**Information supplied**
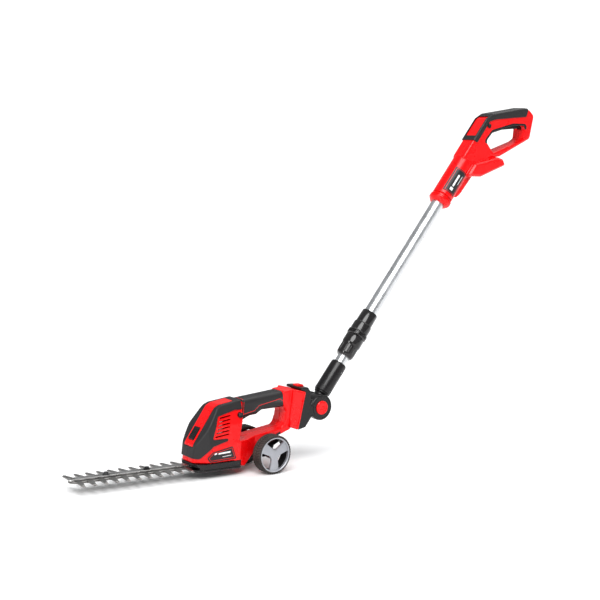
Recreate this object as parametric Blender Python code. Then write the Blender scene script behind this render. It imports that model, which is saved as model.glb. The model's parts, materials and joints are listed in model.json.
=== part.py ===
"""Cordless shrub trimmer on a wheeled, tilting telescopic pole.

The tool is drawn standing on its wheels, blade towards -X, tool's left side towards -Y, +Z up.
Sizes are in millimetres; the mesh helpers turn them into Blender's metres.  Every piece hangs
from the empty tool_frame, which puts the centre of the trimmer's own grip at the world origin.
"""

import math

import bmesh
import bpy
from mathutils import Matrix, Vector

MM = 0.001

# ---- clearances -------------------------------------------------------------------------------
GAP = 0.3            # between two pieces that touch or slide on each other
SEAM = 0.3           # between the left and the right half of a casing

# ---- wheels -----------------------------------------------------------------------------------
WHEEL_RADIUS = 34.0
TYRE_THICKNESS = 3.2
WHEEL_INNER_FACE = 30.0      # half the clear width between the wheels
WHEEL_WIDTH = 22.0
AXLE_RADIUS = 4.0

# ---- trimmer body -----------------------------------------------------------------------------
BODY_HALF_WIDTH = 31.0
BODY_WALL = 3.0
SKIN = 1.8                   # soft panels moulded over the nose
STRIP_HALF_WIDTH = 12.5
BAR_HALF_WIDTH = 18.5
FLOOR_HEIGHT = 27.0          # underside of the body, above the blade unit
GRIP_HALF_WIDTH = 17.0
GRIP_SKIN = 2.5
GRIP_REAR_X = 48.5
FLANGE_HALF_WIDTH = 25.0

# ---- drive ------------------------------------------------------------------------------------
SPINDLE_X = -112.0
PINION_TEETH = 10
GEAR_TEETH = 38
GEAR_MODULE = 1.0
MOTOR_RADIUS = 16.0
MOTOR_LENGTH = 41.0
SPINDLE_RADIUS = 4.0
CRANK_THROW = 4.0
CRANK_RADIUS = 5.5

# ---- blade unit -------------------------------------------------------------------------------
BASE_BOTTOM = 13.0
BASE_HALF_WIDTH = 31.0
TOOTH_PITCH = 20.0
TEETH = 11
TOOTH_REACH = 35.0           # centre line to tooth tip
SPINE_HALF_WIDTH = 12.0
BLADE_THICKNESS = 1.8
BLADE_ROOT_X = -142.0
BLADE_STROKE = 2 * CRANK_THROW

# ---- pole, measured along its axis from the tilt pivot ----------------------------------------
PIVOT_X = 119.0
PIVOT_Z = 101.0
POLE_TILT = 53.0             # degrees above the horizontal
HUB_RADIUS = 23.0
HUB_HALF_WIDTH = 24.0
KNUCKLE_HALF_WIDTH = 11.7
TILT_BUTTON_RADIUS = 12.5
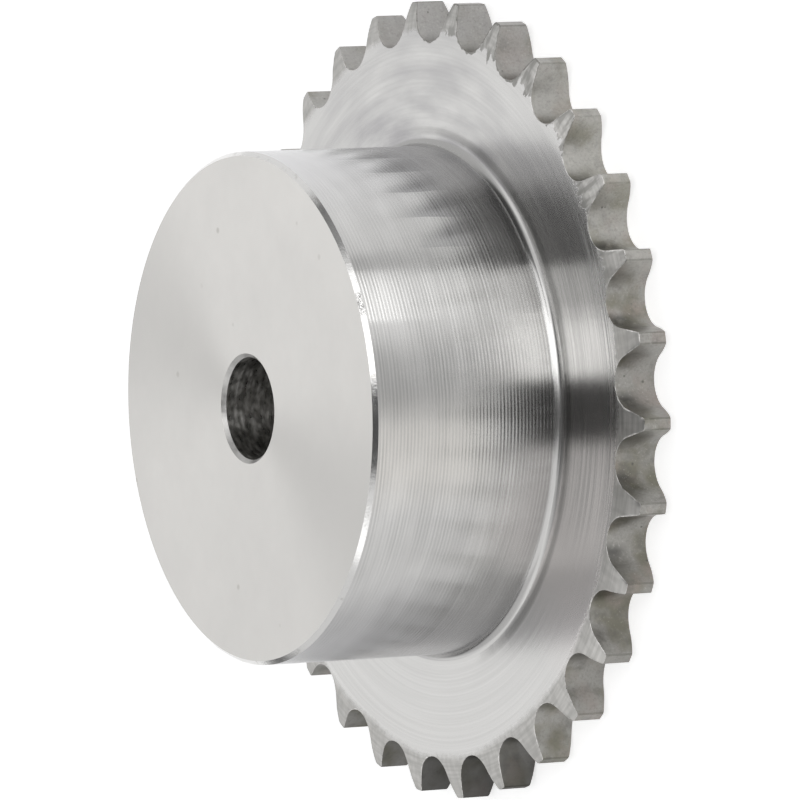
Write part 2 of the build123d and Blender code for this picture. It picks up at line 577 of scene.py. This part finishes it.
def smooth_plate(f, streaks):
    """The colour of the plate: fine arcs, rosy on one side, darker above, brushed on the right, painted
    shade by the root.
    """
    tone = f.mix(f.span(streaks, 0.3, 0.7, 0.0, 1.0), (0.545, 0.54, 0.53), (0.595, 0.59, 0.58))
    tone = f.mix(f.near(ROSY_PLATE, 0.25, 0.5, 0.9), tone, (0.645, 0.62, 0.612))
    # Darker patches, most towards the top and near the hub
    darker_above = f.span(f.noise(f.polar(3.0, 0.3), 1.0, 4.0), 0.35, 0.65, 0.0, 1.0)
    darker_above = f.times(darker_above, f.span(f.radius, hub_radius + 2, hub_radius + 12, 1.0, 0.5))
    darker_above = f.times(darker_above, f.span(f.upper, 0.3, 1.0, 0.06, 0.85))
    tone = f.mix(darker_above, tone, (0.325, 0.319, 0.328))
    brushed = f.span(f.noise(f.polar(1.8, 4.5), 1.0, 2.0), 0.42, 0.60, 0.0, 0.5)
    tone = f.mix(f.times(brushed, f.near(0.0, 0.35, 0.6)), tone, (0.36, 0.357, 0.352))
    # Painted shade: a dark ring on the plate beside the hub's root
    root_shade_ring = f.between(f.radius, root_end, root_end + 0.3, root_end + 0.8, root_end + 1.4, 0.5)
    return f.mix(f.times(root_shade_ring, f.between(f.angle, *ROOT_SHADE_SHOWN)), tone, (0.17, 0.168, 0.16))


def edge_scratches(f):
    """Fine scratches round the plate just inside the teeth, on its right as the camera sees it."""
    scratches = f.span(f.noise(f.polar(3.0, 5.5), 1.0, 2.0), 0.50, 0.62, 0.0, 1.0)
    scratches = f.times(scratches, f.span(f.radius, RELIEF_SEEN - 3.0, RELIEF_SEEN - 1.2, 0.0, 1.0))
    return f.times(scratches, f.near(0.0, 0.35, 0.7))


def turned_plate(name):
    """The plate's turned sides: smooth, up to a ragged line where the teeth's duller relief starts."""
    f = Finish(name)
    streaks = f.noise(f.polar(1.1, 3.2), 1.0, 1.0)
    fine = f.noise(f.polar(9.0, 3.0), 1.0, 3.0)
    torn = f.noise(f.polar(52.0, 0.5), 1.0, 2.0)
    dragged = f.between(f.angle, *DRAGGED)
    dull = relief_share(f, torn, dragged)
    scratches = edge_scratches(f)
    smooth = f.mix(f.times(scratches, 0.7), smooth_plate(f, streaks), (0.30, 0.30, 0.30))
    satin = f.mix(f.span(fine, 0.35, 0.65, 0.0, 1.0), (0.38, 0.375, 0.36), (0.48, 0.47, 0.455))
    scored = f.times(f.span(torn, 0.42, 0.6, 0.0, 1.0), f.span(dragged, 0.0, 1.0, 0.25, 0.85))
    satin = f.mix(scored, satin, (0.24, 0.237, 0.225))
    f.colour(f.mix(dull, smooth, satin))
    worn = f.add(f.times(dull, 0.17), f.times(scratches, 0.16))
    f.rough(f.add(f.span(streaks, 0.25, 0.75, 0.19, 0.22), worn))
    marks = f.add(f.times(f.lines(f.radius, PLATE_FACING_FEED), 0.15), f.times(streaks, 0.2))
    rough_cut = f.add(f.times(fine, 4.0), f.times(torn, 4.0))
    sunk = f.add(f.times(dull, 5.0), f.times(dull, rough_cut))
    sunk = f.add(sunk, f.times(scratches, 3.0))
    f.bump(f.less(marks, sunk), 0.003)
    f.grain(0.8)
    return f.material


def gap_patches(f, tint, clouds):
    """The colour of the gaps: the tint, with olive, warm and dark patches, and painted light at the top."""
    tone = f.mix(f.span(clouds, 0.3, 0.7, 0.0, 1.0), tint, shade(tint, 1.2, 1.2, 1.2))
    olive = f.span(f.noise(f.shifted(40.0), 0.22, 3.0), 0.46, 0.64, 0.0, 0.85)
    tone = f.mix(olive, tone, shade(tint, 0.62, 0.61, 0.50))
    warm = f.span(f.noise(f.shifted(90.0), 0.26, 3.0), 0.52, 0.7, 0.0, 0.6)
    tone = f.mix(warm, tone, shade(tint, 1.08, 0.96, 0.93))
    # Darker patches at random
    dark_patches = f.span(f.noise(f.shifted(-30.0), 0.5, 4.0, roughness=0.65), 0.54, 0.70, 0.0, 0.5)
    tone = f.mix(dark_patches, tone, shade(tint, 0.5, 0.5, 0.5))
    # Painted light: the gaps lighter towards the top
    return f.mix(f.span(f.upper, 0.72, 0.98, 0.0, 0.75), tone, shade(tint, 1.06, 1.06, 1.1))


def flank_dark_reflection(f):
    """The front part of one flank of each gap on the right, darkened as a painted dark reflection."""
    across = f.math("WRAP", f.times(f.angle, TEETH / (2 * math.pi)), 0.5, -0.5)
    flank_reflection = f.between(across, -0.33, -0.22, -0.2, -0.08)
    flank_reflection = f.times(flank_reflection, f.span(f.z, 2.2, 4.0, 0.0, 1.0))
    flank_reflection = f.times(flank_reflection, f.span(f.noise(f.place, 0.7, 3.0), 0.32, 0.48, 0.0, 0.8))
    return f.times(flank_reflection, f.near(0.0, 0.5, 0.9))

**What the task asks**
Write out the data again, exactly and in full.

**Output**
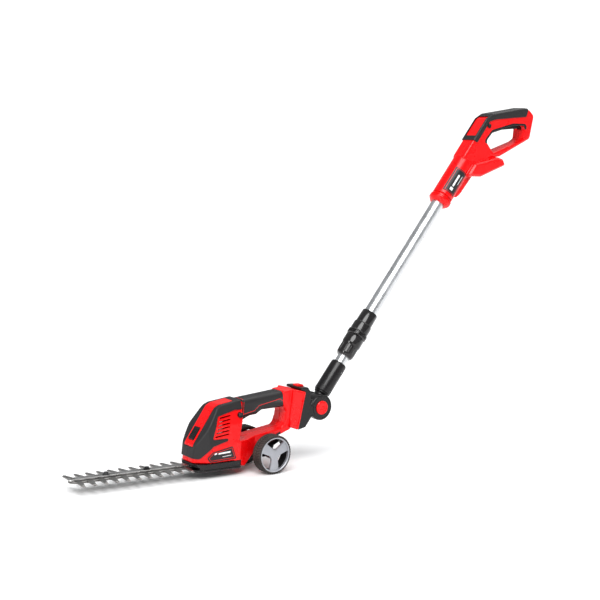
Recreate this object as parametric Blender Python code. Then write the Blender scene script behind this render. It imports that model, which is saved as model.glb. The model's parts, materials and joints are listed in model.json.
=== part.py ===
"""Cordless shrub trimmer on a wheeled, tilting telescopic pole.

The tool is drawn standing on its wheels, blade towards -X, tool's left side towards -Y, +Z up.
Sizes are in millimetres; the mesh helpers turn them into Blender's metres.  Every piece hangs
from the empty tool_frame, which puts the centre of the trimmer's own grip at the world origin.
"""

import math

import bmesh
import bpy
from mathutils import Matrix, Vector

MM = 0.001

# ---- clearances -------------------------------------------------------------------------------
GAP = 0.3            # between two pieces that touch or slide on each other
SEAM = 0.3           # between the left and the right half of a casing

# ---- wheels -----------------------------------------------------------------------------------
WHEEL_RADIUS = 34.0
TYRE_THICKNESS = 3.2
WHEEL_INNER_FACE = 30.0      # half the clear width between the wheels
WHEEL_WIDTH = 22.0
AXLE_RADIUS = 4.0

# ---- trimmer body -----------------------------------------------------------------------------
BODY_HALF_WIDTH = 31.0
BODY_WALL = 3.0
SKIN = 1.8                   # soft panels moulded over the nose
STRIP_HALF_WIDTH = 12.5
BAR_HALF_WIDTH = 18.5
FLOOR_HEIGHT = 27.0          # underside of the body, above the blade unit
GRIP_HALF_WIDTH = 17.0
GRIP_SKIN = 2.5
GRIP_REAR_X = 48.5
FLANGE_HALF_WIDTH = 25.0

# ---- drive ------------------------------------------------------------------------------------
SPINDLE_X = -112.0
PINION_TEETH = 10
GEAR_TEETH = 38
GEAR_MODULE = 1.0
MOTOR_RADIUS = 16.0
MOTOR_LENGTH = 41.0
SPINDLE_RADIUS = 4.0
CRANK_THROW = 4.0
CRANK_RADIUS = 5.5

# ---- blade unit -------------------------------------------------------------------------------
BASE_BOTTOM = 13.0
BASE_HALF_WIDTH = 31.0
TOOTH_PITCH = 20.0
TEETH = 11
TOOTH_REACH = 35.0           # centre line to tooth tip
SPINE_HALF_WIDTH = 12.0
BLADE_THICKNESS = 1.8
BLADE_ROOT_X = -142.0
BLADE_STROKE = 2 * CRANK_THROW

# ---- pole, measured along its axis from the tilt pivot ----------------------------------------
PIVOT_X = 119.0
PIVOT_Z = 101.0
POLE_TILT = 53.0             # degrees above the horizontal
HUB_RADIUS = 23.0
HUB_HALF_WIDTH = 24.0
KNUCKLE_HALF_WIDTH = 11.7
TILT_BUTTON_RADIUS = 12.5
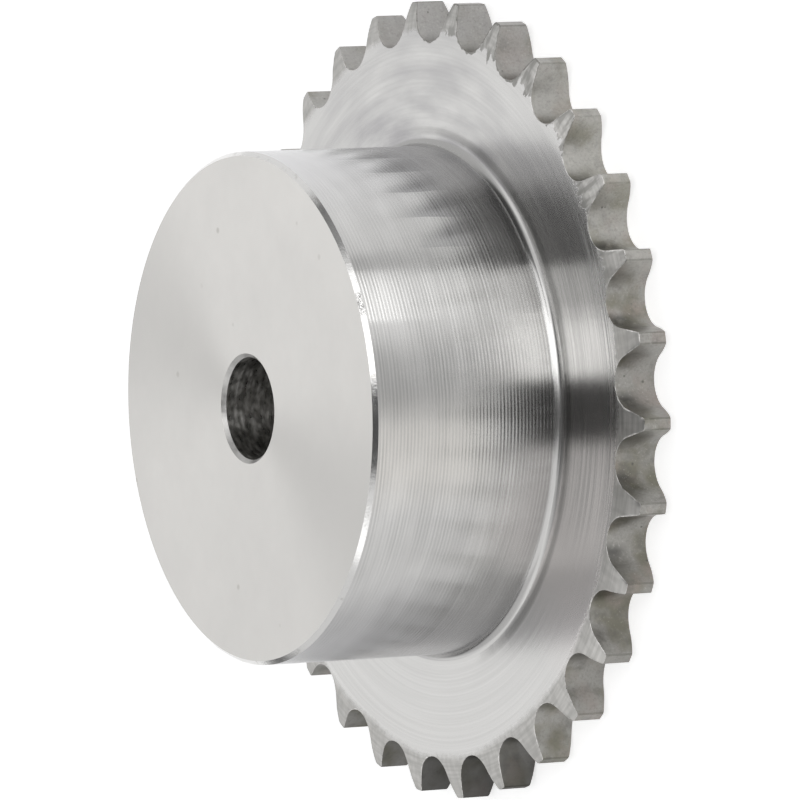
Write part 2 of the build123d and Blender code for this picture. It picks up at line 577 of scene.py. This part finishes it.
def smooth_plate(f, streaks):
    """The colour of the plate: fine arcs, rosy on one side, darker above, brushed on the right, painted
    shade by the root.
    """
    tone = f.mix(f.span(streaks, 0.3, 0.7, 0.0, 1.0), (0.545, 0.54, 0.53), (0.595, 0.59, 0.58))
    tone = f.mix(f.near(ROSY_PLATE, 0.25, 0.5, 0.9), tone, (0.645, 0.62, 0.612))
    # Darker patches, most towards the top and near the hub
    darker_above = f.span(f.noise(f.polar(3.0, 0.3), 1.0, 4.0), 0.35, 0.65, 0.0, 1.0)
    darker_above = f.times(darker_above, f.span(f.radius, hub_radius + 2, hub_radius + 12, 1.0, 0.5))
    darker_above = f.times(darker_above, f.span(f.upper, 0.3, 1.0, 0.06, 0.85))
    tone = f.mix(darker_above, tone, (0.325, 0.319, 0.328))
    brushed = f.span(f.noise(f.polar(1.8, 4.5), 1.0, 2.0), 0.42, 0.60, 0.0, 0.5)
    tone = f.mix(f.times(brushed, f.near(0.0, 0.35, 0.6)), tone, (0.36, 0.357, 0.352))
    # Painted shade: a dark ring on the plate beside the hub's root
    root_shade_ring = f.between(f.radius, root_end, root_end + 0.3, root_end + 0.8, root_end + 1.4, 0.5)
    return f.mix(f.times(root_shade_ring, f.between(f.angle, *ROOT_SHADE_SHOWN)), tone, (0.17, 0.168, 0.16))


def edge_scratches(f):
    """Fine scratches round the plate just inside the teeth, on its right as the camera sees it."""
    scratches = f.span(f.noise(f.polar(3.0, 5.5), 1.0, 2.0), 0.50, 0.62, 0.0, 1.0)
    scratches = f.times(scratches, f.span(f.radius, RELIEF_SEEN - 3.0, RELIEF_SEEN - 1.2, 0.0, 1.0))
    return f.times(scratches, f.near(0.0, 0.35, 0.7))


def turned_plate(name):
    """The plate's turned sides: smooth, up to a ragged line where the teeth's duller relief starts."""
    f = Finish(name)
    streaks = f.noise(f.polar(1.1, 3.2), 1.0, 1.0)
    fine = f.noise(f.polar(9.0, 3.0), 1.0, 3.0)
    torn = f.noise(f.polar(52.0, 0.5), 1.0, 2.0)
    dragged = f.between(f.angle, *DRAGGED)
    dull = relief_share(f, torn, dragged)
    scratches = edge_scratches(f)
    smooth = f.mix(f.times(scratches, 0.7), smooth_plate(f, streaks), (0.30, 0.30, 0.30))
    satin = f.mix(f.span(fine, 0.35, 0.65, 0.0, 1.0), (0.38, 0.375, 0.36), (0.48, 0.47, 0.455))
    scored = f.times(f.span(torn, 0.42, 0.6, 0.0, 1.0), f.span(dragged, 0.0, 1.0, 0.25, 0.85))
    satin = f.mix(scored, satin, (0.24, 0.237, 0.225))
    f.colour(f.mix(dull, smooth, satin))
    worn = f.add(f.times(dull, 0.17), f.times(scratches, 0.16))
    f.rough(f.add(f.span(streaks, 0.25, 0.75, 0.19, 0.22), worn))
    marks = f.add(f.times(f.lines(f.radius, PLATE_FACING_FEED), 0.15), f.times(streaks, 0.2))
    rough_cut = f.add(f.times(fine, 4.0), f.times(torn, 4.0))
    sunk = f.add(f.times(dull, 5.0), f.times(dull, rough_cut))
    sunk = f.add(sunk, f.times(scratches, 3.0))
    f.bump(f.less(marks, sunk), 0.003)
    f.grain(0.8)
    return f.material


def gap_patches(f, tint, clouds):
    """The colour of the gaps: the tint, with olive, warm and dark patches, and painted light at the top."""
    tone = f.mix(f.span(clouds, 0.3, 0.7, 0.0, 1.0), tint, shade(tint, 1.2, 1.2, 1.2))
    olive = f.span(f.noise(f.shifted(40.0), 0.22, 3.0), 0.46, 0.64, 0.0, 0.85)
    tone = f.mix(olive, tone, shade(tint, 0.62, 0.61, 0.50))
    warm = f.span(f.noise(f.shifted(90.0), 0.26, 3.0), 0.52, 0.7, 0.0, 0.6)
    tone = f.mix(warm, tone, shade(tint, 1.08, 0.96, 0.93))
    # Darker patches at random
    dark_patches = f.span(f.noise(f.shifted(-30.0), 0.5, 4.0, roughness=0.65), 0.54, 0.70, 0.0, 0.5)
    tone = f.mix(dark_patches, tone, shade(tint, 0.5, 0.5, 0.5))
    # Painted light: the gaps lighter towards the top
    return f.mix(f.span(f.upper, 0.72, 0.98, 0.0, 0.75), tone, shade(tint, 1.06, 1.06, 1.1))


def flank_dark_reflection(f):
    """The front part of one flank of each gap on the right, darkened as a painted dark reflection."""
    across = f.math("WRAP", f.times(f.angle, TEETH / (2 * math.pi)), 0.5, -0.5)
    flank_reflection = f.between(across, -0.33, -0.22, -0.2, -0.08)
    flank_reflection = f.times(flank_reflection, f.span(f.z, 2.2, 4.0, 0.0, 1.0))
    flank_reflection = f.times(flank_reflection, f.span(f.noise(f.place, 0.7, 3.0), 0.32, 0.48, 0.0, 0.8))
    return f.times(flank_reflection, f.near(0.0, 0.5, 0.9))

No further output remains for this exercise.